DATA EXCERPT |
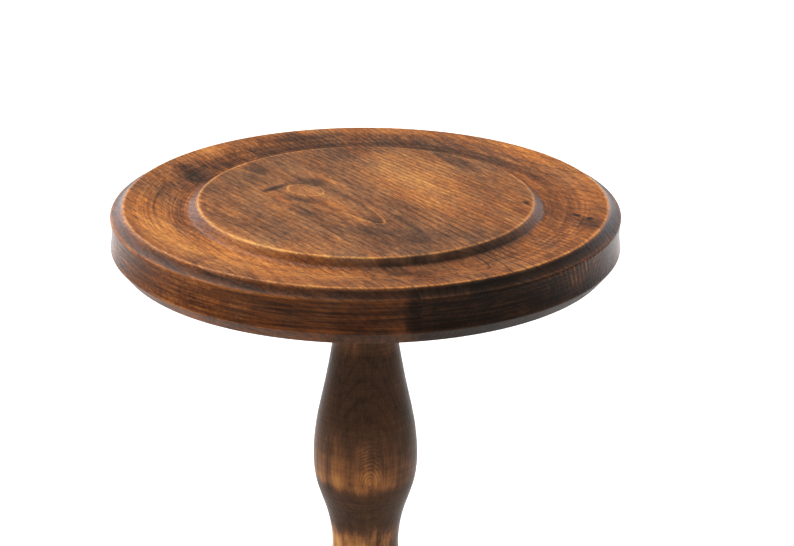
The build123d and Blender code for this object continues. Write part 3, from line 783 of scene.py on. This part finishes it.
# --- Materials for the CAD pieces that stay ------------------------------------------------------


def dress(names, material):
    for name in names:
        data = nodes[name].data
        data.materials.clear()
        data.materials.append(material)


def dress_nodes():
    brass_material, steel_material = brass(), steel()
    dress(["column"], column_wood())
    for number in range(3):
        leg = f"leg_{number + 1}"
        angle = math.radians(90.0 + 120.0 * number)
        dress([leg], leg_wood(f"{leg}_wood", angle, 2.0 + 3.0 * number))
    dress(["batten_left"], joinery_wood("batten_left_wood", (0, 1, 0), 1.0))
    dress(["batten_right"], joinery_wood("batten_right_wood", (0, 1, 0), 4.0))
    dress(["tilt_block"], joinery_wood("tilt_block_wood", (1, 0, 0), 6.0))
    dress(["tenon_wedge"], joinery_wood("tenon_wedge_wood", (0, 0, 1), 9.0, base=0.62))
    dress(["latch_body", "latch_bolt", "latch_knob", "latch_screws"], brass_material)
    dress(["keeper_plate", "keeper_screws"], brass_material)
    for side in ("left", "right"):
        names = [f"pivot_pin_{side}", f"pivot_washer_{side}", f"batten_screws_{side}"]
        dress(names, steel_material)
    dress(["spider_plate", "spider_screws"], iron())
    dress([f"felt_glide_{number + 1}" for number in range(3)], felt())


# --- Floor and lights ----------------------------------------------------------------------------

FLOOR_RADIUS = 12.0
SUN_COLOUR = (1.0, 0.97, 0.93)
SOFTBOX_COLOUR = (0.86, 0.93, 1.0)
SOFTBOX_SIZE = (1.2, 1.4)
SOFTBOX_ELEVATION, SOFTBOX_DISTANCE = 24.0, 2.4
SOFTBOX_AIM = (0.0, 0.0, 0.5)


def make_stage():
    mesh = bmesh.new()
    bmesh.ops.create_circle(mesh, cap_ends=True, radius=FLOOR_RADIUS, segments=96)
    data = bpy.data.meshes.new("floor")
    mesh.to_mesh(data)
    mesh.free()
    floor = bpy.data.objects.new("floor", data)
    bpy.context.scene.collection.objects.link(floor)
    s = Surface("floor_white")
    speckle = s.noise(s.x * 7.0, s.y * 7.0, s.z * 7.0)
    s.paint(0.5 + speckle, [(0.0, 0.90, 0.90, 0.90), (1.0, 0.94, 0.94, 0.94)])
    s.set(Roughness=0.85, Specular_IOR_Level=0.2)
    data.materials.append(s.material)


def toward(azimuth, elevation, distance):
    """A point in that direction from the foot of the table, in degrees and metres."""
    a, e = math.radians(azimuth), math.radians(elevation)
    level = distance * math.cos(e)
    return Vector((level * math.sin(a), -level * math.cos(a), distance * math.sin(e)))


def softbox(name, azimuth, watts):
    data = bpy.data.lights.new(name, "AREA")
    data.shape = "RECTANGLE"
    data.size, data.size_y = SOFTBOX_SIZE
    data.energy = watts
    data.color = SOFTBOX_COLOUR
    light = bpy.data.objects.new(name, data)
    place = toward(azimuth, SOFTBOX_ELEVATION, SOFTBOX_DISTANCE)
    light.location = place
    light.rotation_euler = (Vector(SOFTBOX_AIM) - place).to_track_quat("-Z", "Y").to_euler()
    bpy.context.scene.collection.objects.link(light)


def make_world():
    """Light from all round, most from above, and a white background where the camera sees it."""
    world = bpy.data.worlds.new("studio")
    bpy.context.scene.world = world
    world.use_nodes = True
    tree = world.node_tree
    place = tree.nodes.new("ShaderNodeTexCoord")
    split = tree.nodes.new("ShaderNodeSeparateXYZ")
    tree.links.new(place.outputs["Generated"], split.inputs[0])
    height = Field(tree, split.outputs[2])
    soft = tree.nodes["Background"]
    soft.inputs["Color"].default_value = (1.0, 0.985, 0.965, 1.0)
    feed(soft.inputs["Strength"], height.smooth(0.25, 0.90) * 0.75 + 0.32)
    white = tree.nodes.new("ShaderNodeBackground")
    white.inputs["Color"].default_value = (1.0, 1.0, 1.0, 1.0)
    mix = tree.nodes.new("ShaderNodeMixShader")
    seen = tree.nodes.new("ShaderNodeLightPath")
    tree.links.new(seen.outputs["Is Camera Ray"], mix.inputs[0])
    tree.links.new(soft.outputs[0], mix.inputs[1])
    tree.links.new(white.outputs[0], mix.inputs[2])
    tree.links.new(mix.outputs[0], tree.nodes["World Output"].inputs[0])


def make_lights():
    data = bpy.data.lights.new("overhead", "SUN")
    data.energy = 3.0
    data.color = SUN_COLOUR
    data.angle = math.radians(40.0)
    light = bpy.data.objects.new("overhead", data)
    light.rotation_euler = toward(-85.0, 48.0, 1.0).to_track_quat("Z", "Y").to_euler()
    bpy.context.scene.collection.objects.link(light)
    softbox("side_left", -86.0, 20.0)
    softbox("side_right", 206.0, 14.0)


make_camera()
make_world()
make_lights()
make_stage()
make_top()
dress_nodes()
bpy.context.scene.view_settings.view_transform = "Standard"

DIRECTIONS FOR THIS TASK |
Return the material in full, exactly as shown.

RESULT |
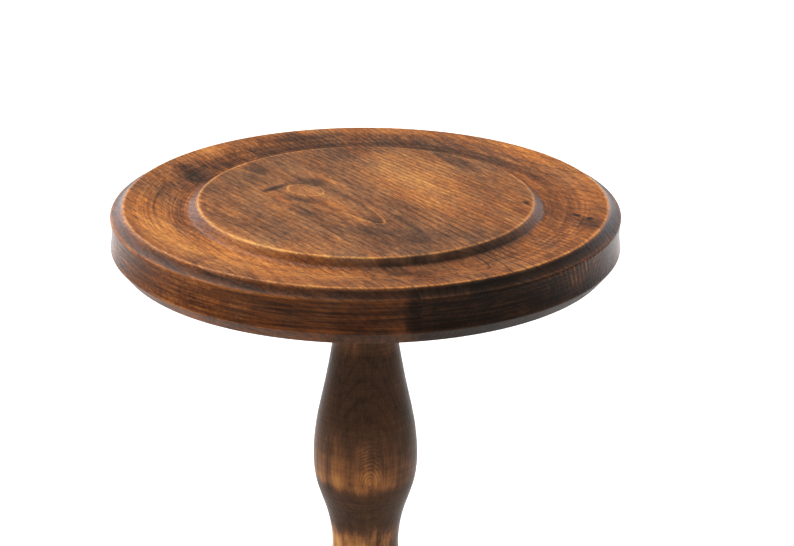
The build123d and Blender code for this object continues. Write part 3, from line 783 of scene.py on. This part finishes it.
# --- Materials for the CAD pieces that stay ------------------------------------------------------


def dress(names, material):
    for name in names:
        data = nodes[name].data
        data.materials.clear()
        data.materials.append(material)


def dress_nodes():
    brass_material, steel_material = brass(), steel()
    dress(["column"], column_wood())
    for number in range(3):
        leg = f"leg_{number + 1}"
        angle = math.radians(90.0 + 120.0 * number)
        dress([leg], leg_wood(f"{leg}_wood", angle, 2.0 + 3.0 * number))
    dress(["batten_left"], joinery_wood("batten_left_wood", (0, 1, 0), 1.0))
    dress(["batten_right"], joinery_wood("batten_right_wood", (0, 1, 0), 4.0))
    dress(["tilt_block"], joinery_wood("tilt_block_wood", (1, 0, 0), 6.0))
    dress(["tenon_wedge"], joinery_wood("tenon_wedge_wood", (0, 0, 1), 9.0, base=0.62))
    dress(["latch_body", "latch_bolt", "latch_knob", "latch_screws"], brass_material)
    dress(["keeper_plate", "keeper_screws"], brass_material)
    for side in ("left", "right"):
        names = [f"pivot_pin_{side}", f"pivot_washer_{side}", f"batten_screws_{side}"]
        dress(names, steel_material)
    dress(["spider_plate", "spider_screws"], iron())
    dress([f"felt_glide_{number + 1}" for number in range(3)], felt())


# --- Floor and lights ----------------------------------------------------------------------------

FLOOR_RADIUS = 12.0
SUN_COLOUR = (1.0, 0.97, 0.93)
SOFTBOX_COLOUR = (0.86, 0.93, 1.0)
SOFTBOX_SIZE = (1.2, 1.4)
SOFTBOX_ELEVATION, SOFTBOX_DISTANCE = 24.0, 2.4
SOFTBOX_AIM = (0.0, 0.0, 0.5)


def make_stage():
    mesh = bmesh.new()
    bmesh.ops.create_circle(mesh, cap_ends=True, radius=FLOOR_RADIUS, segments=96)
    data = bpy.data.meshes.new("floor")
    mesh.to_mesh(data)
    mesh.free()
    floor = bpy.data.objects.new("floor", data)
    bpy.context.scene.collection.objects.link(floor)
    s = Surface("floor_white")
    speckle = s.noise(s.x * 7.0, s.y * 7.0, s.z * 7.0)
    s.paint(0.5 + speckle, [(0.0, 0.90, 0.90, 0.90), (1.0, 0.94, 0.94, 0.94)])
    s.set(Roughness=0.85, Specular_IOR_Level=0.2)
    data.materials.append(s.material)


def toward(azimuth, elevation, distance):
    """A point in that direction from the foot of the table, in degrees and metres."""
    a, e = math.radians(azimuth), math.radians(elevation)
    level = distance * math.cos(e)
    return Vector((level * math.sin(a), -level * math.cos(a), distance * math.sin(e)))


def softbox(name, azimuth, watts):
    data = bpy.data.lights.new(name, "AREA")
    data.shape = "RECTANGLE"
    data.size, data.size_y = SOFTBOX_SIZE
    data.energy = watts
    data.color = SOFTBOX_COLOUR
    light = bpy.data.objects.new(name, data)
    place = toward(azimuth, SOFTBOX_ELEVATION, SOFTBOX_DISTANCE)
    light.location = place
    light.rotation_euler = (Vector(SOFTBOX_AIM) - place).to_track_quat("-Z", "Y").to_euler()
    bpy.context.scene.collection.objects.link(light)


def make_world():
    """Light from all round, most from above, and a white background where the camera sees it."""
    world = bpy.data.worlds.new("studio")
    bpy.context.scene.world = world
    world.use_nodes = True
    tree = world.node_tree
    place = tree.nodes.new("ShaderNodeTexCoord")
    split = tree.nodes.new("ShaderNodeSeparateXYZ")
    tree.links.new(place.outputs["Generated"], split.inputs[0])
    height = Field(tree, split.outputs[2])
    soft = tree.nodes["Background"]
    soft.inputs["Color"].default_value = (1.0, 0.985, 0.965, 1.0)
    feed(soft.inputs["Strength"], height.smooth(0.25, 0.90) * 0.75 + 0.32)
    white = tree.nodes.new("ShaderNodeBackground")
    white.inputs["Color"].default_value = (1.0, 1.0, 1.0, 1.0)
    mix = tree.nodes.new("ShaderNodeMixShader")
    seen = tree.nodes.new("ShaderNodeLightPath")
    tree.links.new(seen.outputs["Is Camera Ray"], mix.inputs[0])
    tree.links.new(soft.outputs[0], mix.inputs[1])
    tree.links.new(white.outputs[0], mix.inputs[2])
    tree.links.new(mix.outputs[0], tree.nodes["World Output"].inputs[0])


def make_lights():
    data = bpy.data.lights.new("overhead", "SUN")
    data.energy = 3.0
    data.color = SUN_COLOUR
    data.angle = math.radians(40.0)
    light = bpy.data.objects.new("overhead", data)
    light.rotation_euler = toward(-85.0, 48.0, 1.0).to_track_quat("Z", "Y").to_euler()
    bpy.context.scene.collection.objects.link(light)
    softbox("side_left", -86.0, 20.0)
    softbox("side_right", 206.0, 14.0)


make_camera()
make_world()
make_lights()
make_stage()
make_top()
dress_nodes()
bpy.context.scene.view_settings.view_transform = "Standard"